## Required work
Copy every line of the entries that includes the word "from".
------ Data supplied ------
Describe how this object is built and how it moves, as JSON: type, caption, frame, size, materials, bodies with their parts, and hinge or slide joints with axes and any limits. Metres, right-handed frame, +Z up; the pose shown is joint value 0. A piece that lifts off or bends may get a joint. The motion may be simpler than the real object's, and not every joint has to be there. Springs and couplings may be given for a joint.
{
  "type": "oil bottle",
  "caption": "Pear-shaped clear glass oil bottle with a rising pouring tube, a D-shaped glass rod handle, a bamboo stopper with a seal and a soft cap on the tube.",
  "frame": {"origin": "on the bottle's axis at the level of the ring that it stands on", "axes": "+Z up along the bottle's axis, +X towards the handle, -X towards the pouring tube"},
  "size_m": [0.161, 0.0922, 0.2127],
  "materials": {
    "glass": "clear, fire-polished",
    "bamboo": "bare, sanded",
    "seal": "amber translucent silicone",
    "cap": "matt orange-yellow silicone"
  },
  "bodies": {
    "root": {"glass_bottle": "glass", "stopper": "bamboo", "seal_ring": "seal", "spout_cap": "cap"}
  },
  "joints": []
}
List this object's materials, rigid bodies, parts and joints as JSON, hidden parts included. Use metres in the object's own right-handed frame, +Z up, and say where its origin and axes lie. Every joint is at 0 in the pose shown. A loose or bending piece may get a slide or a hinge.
------
------ Data supplied ------
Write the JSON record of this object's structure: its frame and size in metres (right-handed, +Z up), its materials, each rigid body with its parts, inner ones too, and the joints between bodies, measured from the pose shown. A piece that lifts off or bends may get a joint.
------
------ Data supplied ------
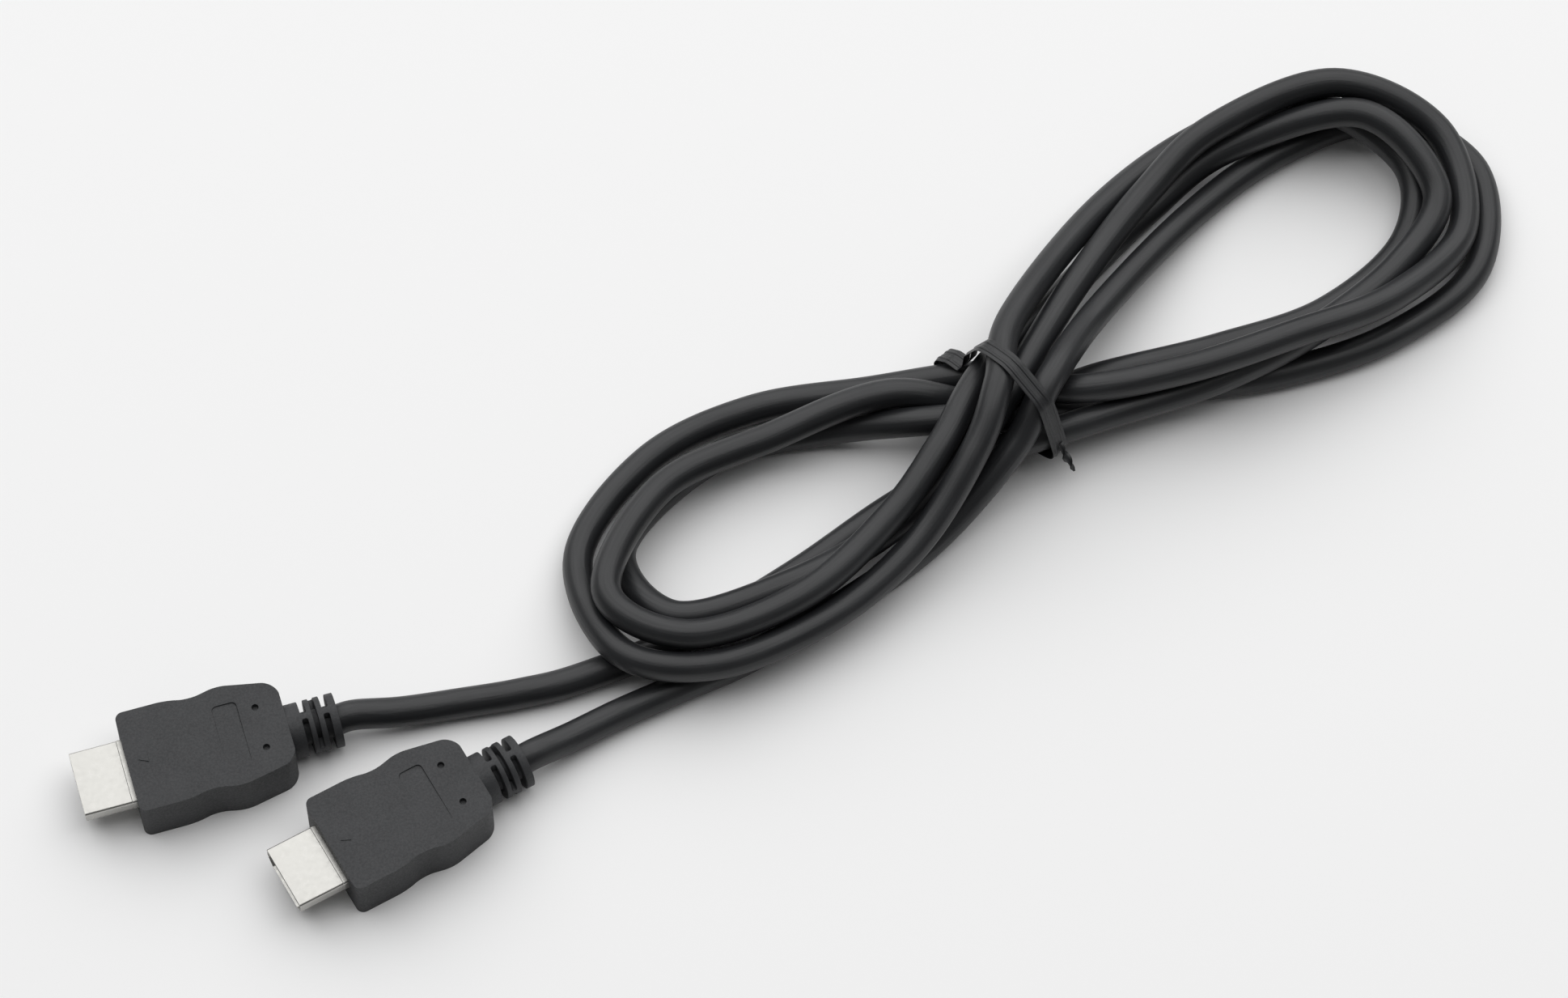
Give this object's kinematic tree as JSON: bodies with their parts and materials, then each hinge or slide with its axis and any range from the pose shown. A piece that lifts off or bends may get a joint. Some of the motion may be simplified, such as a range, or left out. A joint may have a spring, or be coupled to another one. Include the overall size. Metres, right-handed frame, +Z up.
------
## Full response
Write the JSON record of this object's structure: its frame and size in metres (right-handed, +Z up), its materials, each rigid body with its parts, inner ones too, and the joints between bodies, measured from the pose shown. A piece that lifts off or bends may get a joint.
Give this object's kinematic tree as JSON: bodies with their parts and materials, then each hinge or slide with its axis and any range from the pose shown. A piece that lifts off or bends may get a joint. Some of the motion may be simplified, such as a range, or left out. A joint may have a spring, or be coupled to another one. Include the overall size. Metres, right-handed frame, +Z up.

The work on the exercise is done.